**Supplied material:**
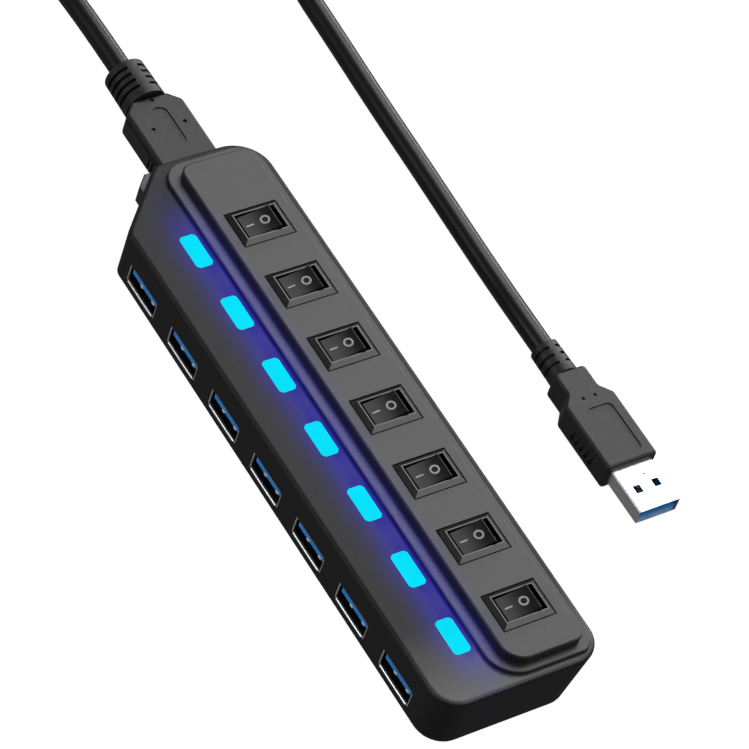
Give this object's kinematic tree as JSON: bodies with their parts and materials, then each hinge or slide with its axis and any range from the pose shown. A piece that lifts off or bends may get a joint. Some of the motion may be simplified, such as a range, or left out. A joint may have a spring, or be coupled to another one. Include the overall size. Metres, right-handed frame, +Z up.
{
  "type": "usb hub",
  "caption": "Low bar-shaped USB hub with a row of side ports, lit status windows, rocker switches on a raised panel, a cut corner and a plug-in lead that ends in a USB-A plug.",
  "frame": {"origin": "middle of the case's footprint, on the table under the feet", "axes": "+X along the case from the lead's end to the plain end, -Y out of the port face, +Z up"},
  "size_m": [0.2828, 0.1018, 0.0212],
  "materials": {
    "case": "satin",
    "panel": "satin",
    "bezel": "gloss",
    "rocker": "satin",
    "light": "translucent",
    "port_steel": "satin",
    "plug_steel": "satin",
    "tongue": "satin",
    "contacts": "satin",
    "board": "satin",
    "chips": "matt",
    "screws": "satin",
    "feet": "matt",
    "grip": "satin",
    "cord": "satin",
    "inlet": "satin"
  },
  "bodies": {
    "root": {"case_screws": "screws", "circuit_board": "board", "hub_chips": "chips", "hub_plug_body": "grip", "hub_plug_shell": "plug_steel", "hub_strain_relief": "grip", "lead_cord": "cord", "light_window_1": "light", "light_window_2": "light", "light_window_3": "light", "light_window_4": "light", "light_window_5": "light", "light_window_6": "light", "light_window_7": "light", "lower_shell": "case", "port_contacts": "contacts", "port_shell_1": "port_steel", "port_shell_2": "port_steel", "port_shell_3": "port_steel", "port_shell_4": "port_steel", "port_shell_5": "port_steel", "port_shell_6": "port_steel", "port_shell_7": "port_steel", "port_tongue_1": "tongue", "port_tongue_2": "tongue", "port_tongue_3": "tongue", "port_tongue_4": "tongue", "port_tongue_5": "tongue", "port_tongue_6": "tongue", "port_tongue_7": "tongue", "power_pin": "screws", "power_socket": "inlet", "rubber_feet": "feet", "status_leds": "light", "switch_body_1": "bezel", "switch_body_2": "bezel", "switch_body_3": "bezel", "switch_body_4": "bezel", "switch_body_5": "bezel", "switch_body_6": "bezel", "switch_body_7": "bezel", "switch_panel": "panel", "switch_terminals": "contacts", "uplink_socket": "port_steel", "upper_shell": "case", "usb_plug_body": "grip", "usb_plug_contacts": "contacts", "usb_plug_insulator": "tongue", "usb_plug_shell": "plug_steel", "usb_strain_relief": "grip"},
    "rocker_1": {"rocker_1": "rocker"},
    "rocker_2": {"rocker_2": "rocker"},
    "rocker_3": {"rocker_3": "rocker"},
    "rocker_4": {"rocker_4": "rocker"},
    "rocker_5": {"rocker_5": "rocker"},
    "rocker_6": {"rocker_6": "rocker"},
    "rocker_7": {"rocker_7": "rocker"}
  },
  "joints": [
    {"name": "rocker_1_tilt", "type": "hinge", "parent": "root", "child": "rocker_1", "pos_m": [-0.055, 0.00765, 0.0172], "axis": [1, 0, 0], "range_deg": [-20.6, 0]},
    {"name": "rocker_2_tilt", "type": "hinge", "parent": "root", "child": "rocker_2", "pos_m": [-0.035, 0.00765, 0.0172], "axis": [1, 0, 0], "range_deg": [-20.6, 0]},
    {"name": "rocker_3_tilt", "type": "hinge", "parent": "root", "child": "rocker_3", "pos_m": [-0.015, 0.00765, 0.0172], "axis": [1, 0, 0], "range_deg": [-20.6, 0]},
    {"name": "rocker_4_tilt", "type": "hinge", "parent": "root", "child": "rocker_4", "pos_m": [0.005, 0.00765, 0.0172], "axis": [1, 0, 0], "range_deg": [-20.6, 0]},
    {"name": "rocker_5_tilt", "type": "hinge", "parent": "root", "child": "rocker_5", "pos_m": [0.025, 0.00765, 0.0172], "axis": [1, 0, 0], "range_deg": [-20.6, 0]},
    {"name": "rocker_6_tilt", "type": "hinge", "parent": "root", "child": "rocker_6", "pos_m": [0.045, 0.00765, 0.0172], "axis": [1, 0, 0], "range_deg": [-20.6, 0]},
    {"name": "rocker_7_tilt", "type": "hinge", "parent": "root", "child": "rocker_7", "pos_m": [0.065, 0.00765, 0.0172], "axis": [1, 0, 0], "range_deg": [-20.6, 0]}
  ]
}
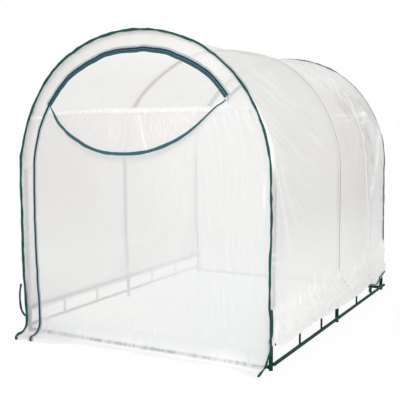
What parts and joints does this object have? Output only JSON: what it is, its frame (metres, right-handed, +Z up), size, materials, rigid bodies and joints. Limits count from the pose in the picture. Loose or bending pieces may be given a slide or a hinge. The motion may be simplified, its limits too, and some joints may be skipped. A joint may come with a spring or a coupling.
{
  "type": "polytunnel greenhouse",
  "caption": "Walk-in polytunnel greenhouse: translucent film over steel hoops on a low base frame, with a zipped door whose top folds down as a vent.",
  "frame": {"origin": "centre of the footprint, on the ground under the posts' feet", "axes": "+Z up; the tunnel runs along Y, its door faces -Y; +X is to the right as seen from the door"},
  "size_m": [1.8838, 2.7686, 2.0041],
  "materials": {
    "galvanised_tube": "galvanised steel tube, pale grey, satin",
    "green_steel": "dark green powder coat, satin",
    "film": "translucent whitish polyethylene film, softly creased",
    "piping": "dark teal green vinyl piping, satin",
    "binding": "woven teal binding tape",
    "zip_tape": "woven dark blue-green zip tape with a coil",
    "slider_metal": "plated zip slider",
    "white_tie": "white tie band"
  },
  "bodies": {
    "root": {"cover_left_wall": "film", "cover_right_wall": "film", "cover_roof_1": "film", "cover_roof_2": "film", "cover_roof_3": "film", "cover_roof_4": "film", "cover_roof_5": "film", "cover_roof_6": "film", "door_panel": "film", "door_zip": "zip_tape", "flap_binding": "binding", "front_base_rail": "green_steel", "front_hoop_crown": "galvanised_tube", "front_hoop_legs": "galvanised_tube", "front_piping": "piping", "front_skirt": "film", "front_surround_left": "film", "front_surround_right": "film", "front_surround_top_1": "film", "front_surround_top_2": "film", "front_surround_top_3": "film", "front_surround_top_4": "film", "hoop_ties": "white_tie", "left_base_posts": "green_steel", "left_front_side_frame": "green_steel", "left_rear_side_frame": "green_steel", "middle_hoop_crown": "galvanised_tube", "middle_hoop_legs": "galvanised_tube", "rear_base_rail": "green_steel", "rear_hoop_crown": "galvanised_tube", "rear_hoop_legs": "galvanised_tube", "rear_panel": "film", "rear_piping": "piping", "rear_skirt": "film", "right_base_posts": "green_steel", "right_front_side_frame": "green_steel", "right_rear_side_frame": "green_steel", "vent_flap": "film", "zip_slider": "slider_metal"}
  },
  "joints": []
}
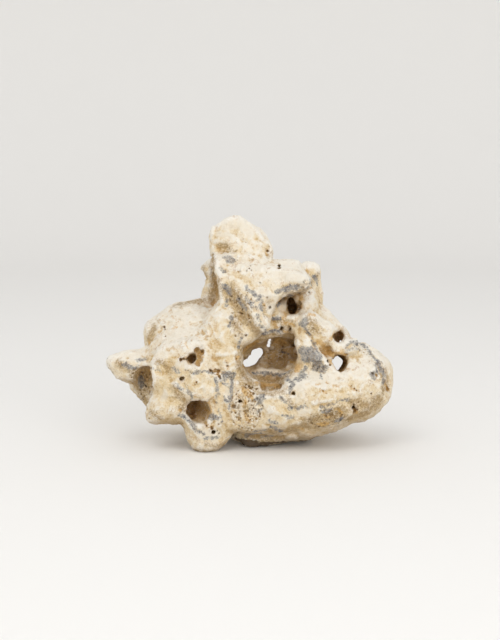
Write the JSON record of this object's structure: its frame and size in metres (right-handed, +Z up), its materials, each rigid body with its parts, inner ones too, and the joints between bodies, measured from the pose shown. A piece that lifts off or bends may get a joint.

**What needs to be done:**
Repeat every record, exactly as written.

**Result:**
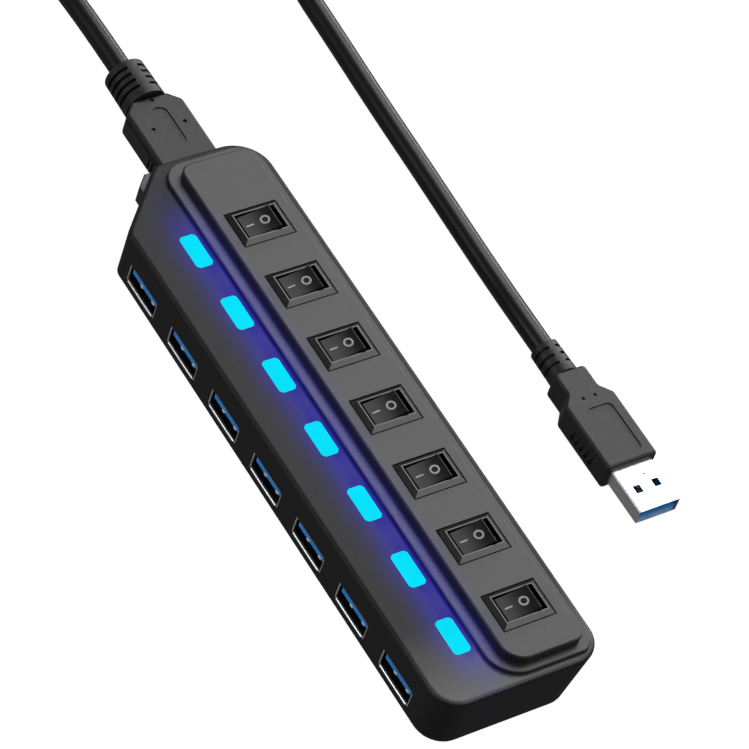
Give this object's kinematic tree as JSON: bodies with their parts and materials, then each hinge or slide with its axis and any range from the pose shown. A piece that lifts off or bends may get a joint. Some of the motion may be simplified, such as a range, or left out. A joint may have a spring, or be coupled to another one. Include the overall size. Metres, right-handed frame, +Z up.
{
  "type": "usb hub",
  "caption": "Low bar-shaped USB hub with a row of side ports, lit status windows, rocker switches on a raised panel, a cut corner and a plug-in lead that ends in a USB-A plug.",
  "frame": {"origin": "middle of the case's footprint, on the table under the feet", "axes": "+X along the case from the lead's end to the plain end, -Y out of the port face, +Z up"},
  "size_m": [0.2828, 0.1018, 0.0212],
  "materials": {
    "case": "satin",
    "panel": "satin",
    "bezel": "gloss",
    "rocker": "satin",
    "light": "translucent",
    "port_steel": "satin",
    "plug_steel": "satin",
    "tongue": "satin",
    "contacts": "satin",
    "board": "satin",
    "chips": "matt",
    "screws": "satin",
    "feet": "matt",
    "grip": "satin",
    "cord": "satin",
    "inlet": "satin"
  },
  "bodies": {
    "root": {"case_screws": "screws", "circuit_board": "board", "hub_chips": "chips", "hub_plug_body": "grip", "hub_plug_shell": "plug_steel", "hub_strain_relief": "grip", "lead_cord": "cord", "light_window_1": "light", "light_window_2": "light", "light_window_3": "light", "light_window_4": "light", "light_window_5": "light", "light_window_6": "light", "light_window_7": "light", "lower_shell": "case", "port_contacts": "contacts", "port_shell_1": "port_steel", "port_shell_2": "port_steel", "port_shell_3": "port_steel", "port_shell_4": "port_steel", "port_shell_5": "port_steel", "port_shell_6": "port_steel", "port_shell_7": "port_steel", "port_tongue_1": "tongue", "port_tongue_2": "tongue", "port_tongue_3": "tongue", "port_tongue_4": "tongue", "port_tongue_5": "tongue", "port_tongue_6": "tongue", "port_tongue_7": "tongue", "power_pin": "screws", "power_socket": "inlet", "rubber_feet": "feet", "status_leds": "light", "switch_body_1": "bezel", "switch_body_2": "bezel", "switch_body_3": "bezel", "switch_body_4": "bezel", "switch_body_5": "bezel", "switch_body_6": "bezel", "switch_body_7": "bezel", "switch_panel": "panel", "switch_terminals": "contacts", "uplink_socket": "port_steel", "upper_shell": "case", "usb_plug_body": "grip", "usb_plug_contacts": "contacts", "usb_plug_insulator": "tongue", "usb_plug_shell": "plug_steel", "usb_strain_relief": "grip"},
    "rocker_1": {"rocker_1": "rocker"},
    "rocker_2": {"rocker_2": "rocker"},
    "rocker_3": {"rocker_3": "rocker"},
    "rocker_4": {"rocker_4": "rocker"},
    "rocker_5": {"rocker_5": "rocker"},
    "rocker_6": {"rocker_6": "rocker"},
    "rocker_7": {"rocker_7": "rocker"}
  },
  "joints": [
    {"name": "rocker_1_tilt", "type": "hinge", "parent": "root", "child": "rocker_1", "pos_m": [-0.055, 0.00765, 0.0172], "axis": [1, 0, 0], "range_deg": [-20.6, 0]},
    {"name": "rocker_2_tilt", "type": "hinge", "parent": "root", "child": "rocker_2", "pos_m": [-0.035, 0.00765, 0.0172], "axis": [1, 0, 0], "range_deg": [-20.6, 0]},
    {"name": "rocker_3_tilt", "type": "hinge", "parent": "root", "child": "rocker_3", "pos_m": [-0.015, 0.00765, 0.0172], "axis": [1, 0, 0], "range_deg": [-20.6, 0]},
    {"name": "rocker_4_tilt", "type": "hinge", "parent": "root", "child": "rocker_4", "pos_m": [0.005, 0.00765, 0.0172], "axis": [1, 0, 0], "range_deg": [-20.6, 0]},
    {"name": "rocker_5_tilt", "type": "hinge", "parent": "root", "child": "rocker_5", "pos_m": [0.025, 0.00765, 0.0172], "axis": [1, 0, 0], "range_deg": [-20.6, 0]},
    {"name": "rocker_6_tilt", "type": "hinge", "parent": "root", "child": "rocker_6", "pos_m": [0.045, 0.00765, 0.0172], "axis": [1, 0, 0], "range_deg": [-20.6, 0]},
    {"name": "rocker_7_tilt", "type": "hinge", "parent": "root", "child": "rocker_7", "pos_m": [0.065, 0.00765, 0.0172], "axis": [1, 0, 0], "range_deg": [-20.6, 0]}
  ]
}
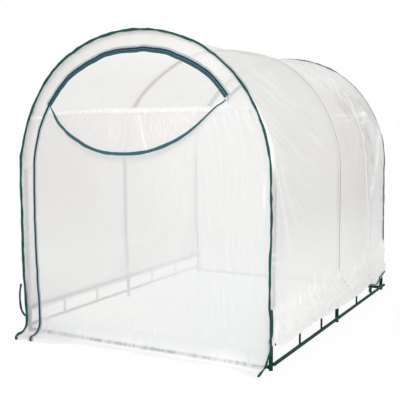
What parts and joints does this object have? Output only JSON: what it is, its frame (metres, right-handed, +Z up), size, materials, rigid bodies and joints. Limits count from the pose in the picture. Loose or bending pieces may be given a slide or a hinge. The motion may be simplified, its limits too, and some joints may be skipped. A joint may come with a spring or a coupling.
{
  "type": "polytunnel greenhouse",
  "caption": "Walk-in polytunnel greenhouse: translucent film over steel hoops on a low base frame, with a zipped door whose top folds down as a vent.",
  "frame": {"origin": "centre of the footprint, on the ground under the posts' feet", "axes": "+Z up; the tunnel runs along Y, its door faces -Y; +X is to the right as seen from the door"},
  "size_m": [1.8838, 2.7686, 2.0041],
  "materials": {
    "galvanised_tube": "galvanised steel tube, pale grey, satin",
    "green_steel": "dark green powder coat, satin",
    "film": "translucent whitish polyethylene film, softly creased",
    "piping": "dark teal green vinyl piping, satin",
    "binding": "woven teal binding tape",
    "zip_tape": "woven dark blue-green zip tape with a coil",
    "slider_metal": "plated zip slider",
    "white_tie": "white tie band"
  },
  "bodies": {
    "root": {"cover_left_wall": "film", "cover_right_wall": "film", "cover_roof_1": "film", "cover_roof_2": "film", "cover_roof_3": "film", "cover_roof_4": "film", "cover_roof_5": "film", "cover_roof_6": "film", "door_panel": "film", "door_zip": "zip_tape", "flap_binding": "binding", "front_base_rail": "green_steel", "front_hoop_crown": "galvanised_tube", "front_hoop_legs": "galvanised_tube", "front_piping": "piping", "front_skirt": "film", "front_surround_left": "film", "front_surround_right": "film", "front_surround_top_1": "film", "front_surround_top_2": "film", "front_surround_top_3": "film", "front_surround_top_4": "film", "hoop_ties": "white_tie", "left_base_posts": "green_steel", "left_front_side_frame": "green_steel", "left_rear_side_frame": "green_steel", "middle_hoop_crown": "galvanised_tube", "middle_hoop_legs": "galvanised_tube", "rear_base_rail": "green_steel", "rear_hoop_crown": "galvanised_tube", "rear_hoop_legs": "galvanised_tube", "rear_panel": "film", "rear_piping": "piping", "rear_skirt": "film", "right_base_posts": "green_steel", "right_front_side_frame": "green_steel", "right_rear_side_frame": "green_steel", "vent_flap": "film", "zip_slider": "slider_metal"}
  },
  "joints": []
}
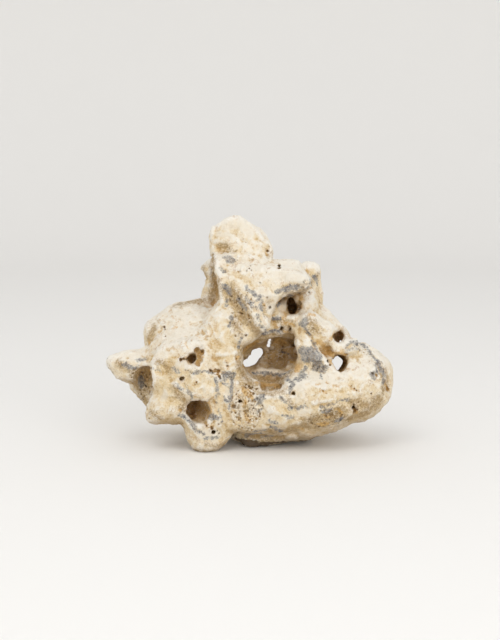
Write the JSON record of this object's structure: its frame and size in metres (right-handed, +Z up), its materials, each rigid body with its parts, inner ones too, and the joints between bodies, measured from the pose shown. A piece that lifts off or bends may get a joint.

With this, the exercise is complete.